How to make big money in the sneaker business

How to make big money in the sneaker business


JUDY WOODRUFF: Now to the world of collectible
sneakers, where buyers pay hundreds, sometimes thousands, of dollars for limited edition
shoes. Tonight, our economics correspondent Paul
Solman profiles two so-called sneakerheads, one a major collector, the other a seller. It’s part of his series, Making Sense, which
airs every Thursday. MARK “MAYOR” FARESE, Sneaker Collector: This
is 3,000 pair of sneakers. PAUL SOLMAN: Mark “Mayor” Farese has been
collecting sneakers for so long, he needs more than this basement to house his hallowed
3,600-pair collection.

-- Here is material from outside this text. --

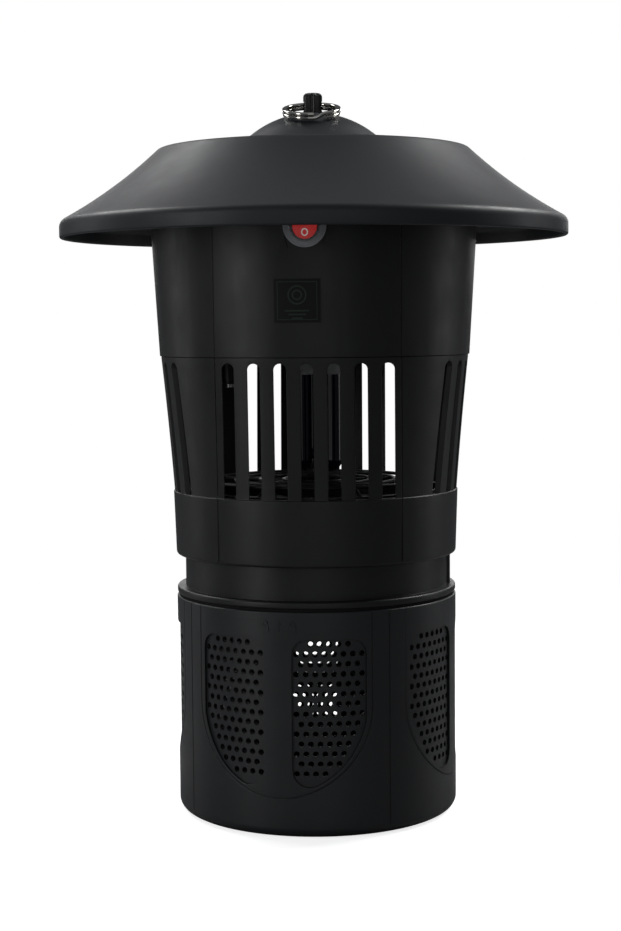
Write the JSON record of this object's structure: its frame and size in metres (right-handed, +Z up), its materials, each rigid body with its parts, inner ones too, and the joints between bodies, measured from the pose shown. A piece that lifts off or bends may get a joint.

MARK “MAYOR” FARESE: The storage unit, the
apartment, the house, it’s probably a million dollars in sneakers. PAUL SOLMAN: At New York’s Sneaker Con, we
covered the billion-dollar secondary market for sneakers, 20,000 sneakerheads buying and
selling rare kicks for hundreds, even thousands, of dollars. We pointed out the drivers of this market:
brand loyalty, alternative identity, aesthetics, and perhaps, above all, status. Mayor Farese is a vivid case in point. MARK “MAYOR” FARESE: I’m the Imelda Marcos
of the hood, because you know she had all the shoes, and I have all the sneakers. PAUL SOLMAN: Mayor is an influencer. People want what he endorses, in part because
they drool over his collection. MARK “MAYOR” FARESE: There was episode on
“Entourage” one day where Turtle wanted a pair of sneakers that were unobtainable, and
they were online, and they couldn’t get it. And then Vince made a phone call, and he got
him a special shoe. ACTOR: Five thousand. ACTOR: For sneakers? ACTOR: They’re not just sneakers, E. They’re
wearable art. ACTOR: I made you an even more limited edition,
only one of one. MARK “MAYOR” FARESE: This is also the “Entourage”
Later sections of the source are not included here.